[Records with modeling code]
◆ ◆ ◆ ◆ ◆

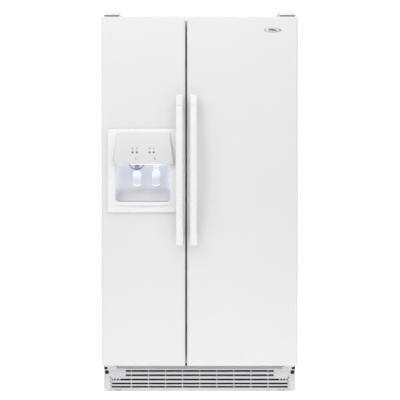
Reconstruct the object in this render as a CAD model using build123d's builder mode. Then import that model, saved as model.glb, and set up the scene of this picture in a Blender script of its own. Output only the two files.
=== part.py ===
from build123d import *
import os
from math import sqrt

os.makedirs("parts", exist_ok=True)

# Side by side refrigerator, in millimetres. +X is to the right seen from the front, -Y is the
# front, +Z is up, and the origin is on the floor under the middle of the whole refrigerator.

# ---- Driving dimensions ------------------------------------------------------------------
cabinet_half = 449            # half the cabinet's width
cabinet_front = -280
cabinet_back = 414
cabinet_foot = 30             # lower edge of the steel wrapper
cabinet_top = 1742
cover_top = 1765              # top of the hinge covers, the highest point
sheet = 1.0                   # steel wrapper and door skins
skin = 2.5                    # moulded inner liners
gap = 0.5                     # clearance between neighbouring foam blocks and skins

freezer_x = (-404, -92)       # inside of the freezer compartment
fridge_x = (-32, 404)         # inside of the fridge compartment
room_back = 365
room_floor = 190
room_top = 1690
step_y = 150                  # the floor steps up behind here, over the machine compartment
step_z = 300

door_front = -358
door_back = -292
door_z = (134, 1741)
freezer_door_x = (-451, -66)
fridge_door_x = (-58, 451)
door_edge = 10                # rounding of the doors' front edges
seal_back = -280.5            # rear face of the door gaskets
pin_x = 426                   # door hinge pins, left and right of the middle
pin_y = -325
top_pin = 4.0
bottom_pin = 5.0
running = 0.06                # radial clearance of a pin in its hole

dike_z = (205, 1675)          # raised border on the inside of each door
dike_back = -232
dike_wide = 28
freezer_dike_x = (-396, -112)
fridge_dike_x = (-17, 396)

handle_front = -420
handle_wide = 32
handle_thick = 22
handle_joints = (752, 1326)   # heights where the bar meets its end caps
handle_ends = (690, 1377)

recess_x = (-386, -134)       # dispenser opening
recess_z = (892, 1061)
recess_back = -305
bezel_x = (-424, -94)
bezel_z = (840, 1223)
bezel_front = -373
hood_front = -395
hood_z = (1061, 1205)
hood_foot_x = (-397, -115)
hood_head_x = (-378, -136)
ice_x = -290                  # middle of the ice chute and its paddle
water_x = -201                # middle of the water nozzle and its paddle
paddle_pivot = (-322, 1071)   # y and z

drawer_front = -130
freezer_drawer_front = -140


def block(x, y, z, mode=Mode.ADD):
    """Add a box between two limits along each axis."""
    with Locations(((x[0] + x[1]) / 2, (y[0] + y[1]) / 2, (z[0] + z[1]) / 2)):
        Box(abs(x[1] - x[0]), abs(y[1] - y[0]), abs(z[1] - z[0]), mode=mode)


def rod(start, direction, length, radius, mode=Mode.ADD):
    """Add a cylinder that starts at a point and runs in a direction."""
    with Locations(Plane(origin=start, z_dir=direction)):
        Cylinder(radius, length, align=(Align.CENTER, Align.CENTER, Align.MIN), mode=mode)


def inside(limits, margin):
    """Two limits, each moved inwards by a margin."""
    return (limits[0] + margin, limits[1] - margin)


# ---- Cabinet -----------------------------------------------------------------------------
def wrapper_outline(inset, plane, height):
    """Add or cut the cabinet's front outline, smaller by an inset, extruded towards the back."""
    half = cabinet_half - inset
    top = cabinet_top - inset
    with BuildSketch(plane) as outline:
        with BuildLine():
            Polyline((-half, cabinet_foot), (half, cabinet_foot), (half, top), (-half, top), close=True)
        make_face()
        fillet(outline.vertices().group_by(Axis.Y)[-1], 8 - min(inset, 4))
    return extrude(outline.sketch, amount=-height, mode=Mode.PRIVATE)


toe_top = 130                 # top of the dark toe board behind the base grille
front_plane = Plane.XZ.offset(-cabinet_front)
behind_flange = Plane.XZ.offset(-cabinet_front - sheet)
with BuildPart() as cabinet_wrapper:
    add(wrapper_outline(0, front_plane, cabinet_back - 2 - cabinet_front))
    add(wrapper_outline(sheet, behind_flange, cabinet_back - cabinet_front), mode=Mode.SUBTRACT)
    add(wrapper_outline(13, front_plane, 10), mode=Mode.SUBTRACT)
    foot_z = (cabinet_foot - 1, cabinet_foot + 5)
    block((-435, 435), (cabinet_front - 1, cabinet_back), foot_z, Mode.SUBTRACT)
    flange_x = (sheet - cabinet_half, cabinet_half - sheet)
    flange_y = (cabinet_front - 1, cabinet_front + 3)
    block(flange_x, flange_y, (cabinet_foot - 1, toe_top + 1), Mode.SUBTRACT)
cabinet_wrapper.part.label = "cabinet_wrapper"
export_step(cabinet_wrapper.part, "parts/cabinet_wrapper.step")

with BuildPart() as back_panel:
    block((-446, 446), (412.5, 413.5), (299, 1738))
    for height in (580, 980, 1380):
        block((-320, 320), (413.5, 414), (height - 6, height + 6))
back_panel.part.label = "back_panel"
export_step(back_panel.part, "parts/back_panel.step")

foam_y = (cabinet_front + 2.5, 411.5)
foam_floor = 131
with BuildPart() as insulation:
    for side in (-1, 1):
        block((side * 407, side * 447.5), foam_y, (foam_floor, room_top + 2))
    block((-447.5, 447.5), foam_y, (room_top + 3, cabinet_top - 1.5))
    fillet(insulation.edges().filter_by(Axis.Y).group_by(Axis.Z)[-1], 8)
    block((-406.5, 406.5), (room_back + 3, foam_y[1]), (step_z - 2, room_top + 2))
    block((-89, -35), (foam_y[0], step_y + 2), (room_floor - 2.5, room_top + 2))
    block((-89, -35), (step_y + 2.5, room_back + 2.5), (step_z - 2, room_top + 2))
    block((-406.5, 406.5), (foam_y[0], step_y + 2.5), (foam_floor, room_floor - 3))
    block((-406.5, 406.5), (step_y + 3, step_y + 40), (foam_floor, 260))
    block((-406.5, 406.5), (step_y + 3, foam_y[1]), (260.5, step_z - 3))
insulation.part.label = "insulation"
export_step(insulation.part, "parts/insulation.step")


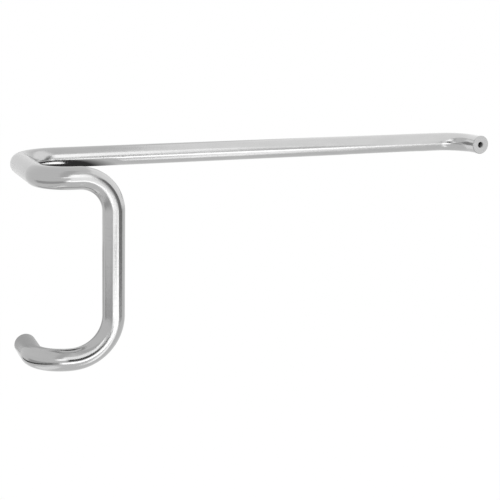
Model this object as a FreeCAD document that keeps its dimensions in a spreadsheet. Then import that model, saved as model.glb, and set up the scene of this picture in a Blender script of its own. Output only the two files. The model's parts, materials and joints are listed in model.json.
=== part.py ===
import FreeCAD, Part
import math
import os

# Offset pull handle: one round steel bar, cold bent six times.
# A long push bar runs along X behind the door. Its right end turns back to the door and
# is tapped there. Its left end crosses to the front past the edge of the door, and goes on
# as an offset pull: a top arm to the right, the grip down, a foot arm to the left and a
# foot that turns back to the door and is tapped like the other end.
# Origin: centre of the push end's face, which lies on the door. +X along the push bar,
# away from the crossing, +Y from the door towards the push bar, +Z up.

Vector = FreeCAD.Vector
doc = FreeCAD.newDocument("offset_pull_handle")

# Driving sizes, in millimetres and degrees
sheet = doc.addObject("Spreadsheet::Sheet", "sizes")
SIZES = [
    ("bar_diameter", 25.4, "solid round bar"),
    ("tight_bend_radius", 38.0, "to the bar's axis: end, near, grip top and foot bends"),
    ("wide_bend_radius", 48.5, "to the bar's axis: far bend and grip bottom bend"),
    ("push_length", 636.0, "push bar, from the end leg's axis to the crossing's axis"),
    ("push_projection", 54.0, "push bar's axis above its side of the door"),
    ("door_gap", 44.5, "between the planes of the two end faces"),
    ("pull_projection", 76.0, "pull's axis above its side of the door"),
    ("top_arm_straight", 1.0, "straight between the near bend and the grip top bend"),
    ("grip_length", 205.0, "grip, from the top arm's axis to the foot arm's axis"),
    ("grip_lean", 1.2, "the grip's foot leans this far towards the crossing"),
    ("foot_arm_straight", 0.8, "straight between the grip bottom bend and the foot bend"),
    ("end_chamfer", 0.8, "on the rim of both end faces"),
    ("tapping_diameter", 6.8, "tapping drill of the end holes, M8 coarse"),
    ("tapping_depth", 22.0, "full width of the hole, below its face"),
    ("drill_point_angle", 118.0, "bottom of the hole"),
    ("countersink_diameter", 9.0, "mouth of the hole"),
    ("countersink_angle", 90.0, "mouth of the hole"),
]
for row, (alias, value, note) in enumerate(SIZES, start=1):
    sheet.set("A%d" % row, alias)
    sheet.set("B%d" % row, str(value))
    sheet.set("C%d" % row, note)
    sheet.setAlias("B%d" % row, alias)
doc.recompute()


def size(alias):
    """The value of one cell of the sheet."""
    return float(sheet.get(alias))


def bend_set_back(radius, turn):
    """Distance from a bend's corner to where its arc starts."""
    return radius * math.tan(turn / 2)


# Corners of the bar's axis, from the push end to the foot
tight = size("tight_bend_radius")
wide = size("wide_bend_radius")
lean = math.radians(size("grip_lean"))
quarter_turn = math.pi / 2
down_the_grip = Vector(-math.sin(lean), 0, -math.cos(lean))
crossing_length = size("push_projection") + size("door_gap") + size("pull_projection")
top_arm = (
    bend_set_back(tight, quarter_turn)
    + size("top_arm_straight")
    + bend_set_back(tight, quarter_turn + lean)
)
foot_arm = (
    bend_set_back(wide, quarter_turn - lean)
    + size("foot_arm_straight")
    + bend_set_back(tight, quarter_turn)
)
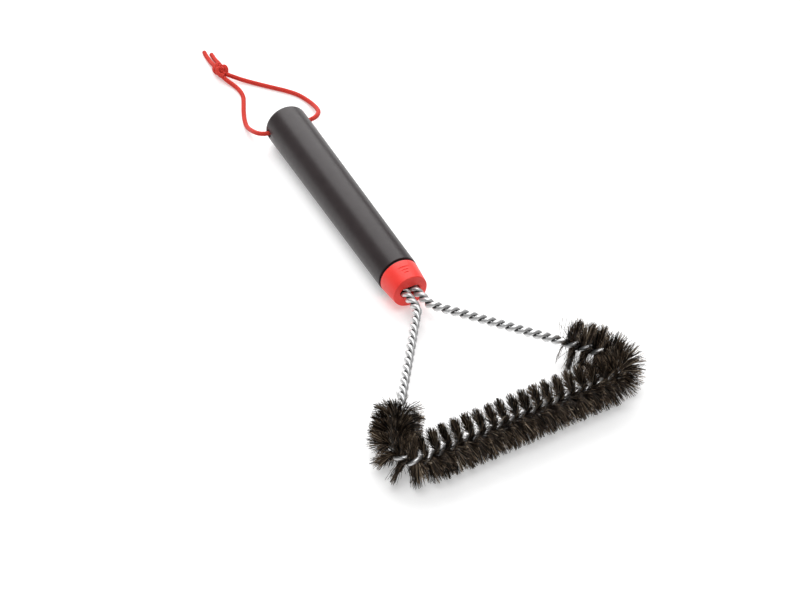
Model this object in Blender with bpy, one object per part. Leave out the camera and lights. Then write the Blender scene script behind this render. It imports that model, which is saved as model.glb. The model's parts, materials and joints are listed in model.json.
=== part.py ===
"""Three-sided grill cleaning brush.

Lengths are in metres. The brush lies on the plane z = 0 with the front of its head square to -Y and the
middle of its outline over the origin. The handle points along +Y, a little aslant, as the wires are bent by
hand. Two wires, twisted round each other, leave the front collar, run down one arm, along the front of the
head and back up the other arm. Bristles are clamped between them on the outer part of each arm and along
the whole front. The handle, from the collar to the cord's knot, is laid out in a frame of its own with the
grip's front end at y = 0, and HANDLE_PLACE puts that frame in its place.
"""

import math

import bmesh
import bpy
from mathutils import Matrix, Vector

MM = 0.001

# Driving dimensions
OVERALL_LENGTH = 322.5 * MM
GRIP_LENGTH = 165 * MM
COLLAR_LENGTH = 16.7 * MM
HEAD_HALF_WIDTH = 90.5 * MM
BRISTLE_RADIUS = 15 * MM
BRISTLED_ARM = 49 * MM
HANDLE_LEAN = math.radians(3.4)
GRIP_BUTT_RADIUS = 14.4 * MM
GRIP_SEAM_RADIUS = 13.4 * MM
WIRE_RADIUS = 1.5 * MM
CORD_RADIUS = 1.5 * MM

# Clearance between neighbouring solids, how far a cutter runs past what it cuts, and shading
GAP = 0.3 * MM
OVERCUT = 2 * MM
SHARP_ANGLE = math.radians(35)

# Handle, in its own frame
NECK_Y = OVERALL_LENGTH / 2 - (GRIP_LENGTH + COLLAR_LENGTH) * math.cos(HANDLE_LEAN)
HANDLE_PLACE = (
    Matrix.Translation((0, NECK_Y, 0))
    @ Matrix.Rotation(-HANDLE_LEAN, 4, "Z")
    @ Matrix.Translation((0, COLLAR_LENGTH, 0))
)
HANDLE_Z = GRIP_BUTT_RADIUS
GRIP_TAPER_END_Y = 149 * MM
GRIP_BUTT_ROUND = 3.5 * MM
GRIP_BUTT_CROWN = 0.7 * MM
GRIP_LIP = 0.6 * MM
BORE_RADIUS = 9.6 * MM
BORE_END_Y = 145 * MM
BORE_TIP_Y = 150 * MM
CORD_HOLE_Y = GRIP_LENGTH - 6.7 * MM
CORD_HOLE_RADIUS = 2.4 * MM

# Core with its flange between the grip and the collar
FLANGE_THICKNESS = 1 * MM
FLANGE_RADIUS = 12.2 * MM
SPIGOT_LENGTH = 38 * MM
NOSE_RADIUS = 8.5 * MM
NOSE_LENGTH = 12 * MM

# Collar
COLLAR_BACK_RADIUS = 13.1 * MM
COLLAR_FACE_RADIUS = 11.7 * MM
COLLAR_EDGE_ROUND = 0.6 * MM
SLOT_HALF_WIDTH = 6.8 * MM
SLOT_HALF_HEIGHT = 3.5 * MM

# Sleeve crimped on the wire ends
FERRULE_LENGTH = 12 * MM
FERRULE_WALL = 1.2 * MM
WIRE_END_Y = SPIGOT_LENGTH + FERRULE_LENGTH + 2 * MM

# Centre line of the twisted pair
HEAD_Z = BRISTLE_RADIUS - 0.5 * MM
FRONT_Y = -OVERALL_LENGTH / 2 + BRISTLE_RADIUS
STEM_X = 3.3 * MM
ELBOW_X = 4.4 * MM
ELBOW_Y = NECK_Y - 16 * MM
STEM_BEND_RADIUS = 60 * MM
ELBOW_BEND_RADIUS = 12 * MM
CORNER_BEND_RADIUS = 12 * MM
CORE_SPACING = 1 * MM

# Twist of the wires: wide along the bristles and a little past them, tighter on the bare arms
TWIST_RADIUS = WIRE_RADIUS + GAP / 2
BARE_PITCH = 11.9 * MM
BRISTLED_PITCH = 15.8 * MM
WIDE_TWIST_RUN_ON = 8 * MM
TWIST_START = -2.5 * MM
POINTS_PER_TURN = 8

# Bodies of bristles, with a tunnel for the wires
BRISTLE_SIDES = 28
CORNER_STEPS = 8
TUNNEL_RADIUS = TWIST_RADIUS + WIRE_RADIUS + 1.5 * GAP
TUNNEL_SIDES = 10
TUNNEL_SPACING = 2.5 * MM

# Knot of the cord
KNOT_CENTRE = Vector((-10.4, 242.8, 4.6)) * MM
KNOT_RADII = Vector((4.6, 5.2, 4.4)) * MM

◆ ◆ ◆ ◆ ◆

▸ Exercise aim
Gather from the entries above all lines that include the string "which".

▸ Written response
# Origin: centre of the push end's face, which lies on the door. +X along the push bar,
Model this object in Blender with bpy, one object per part. Leave out the camera and lights. Then write the Blender scene script behind this render. It imports that model, which is saved as model.glb. The model's parts, materials and joints are listed in model.json.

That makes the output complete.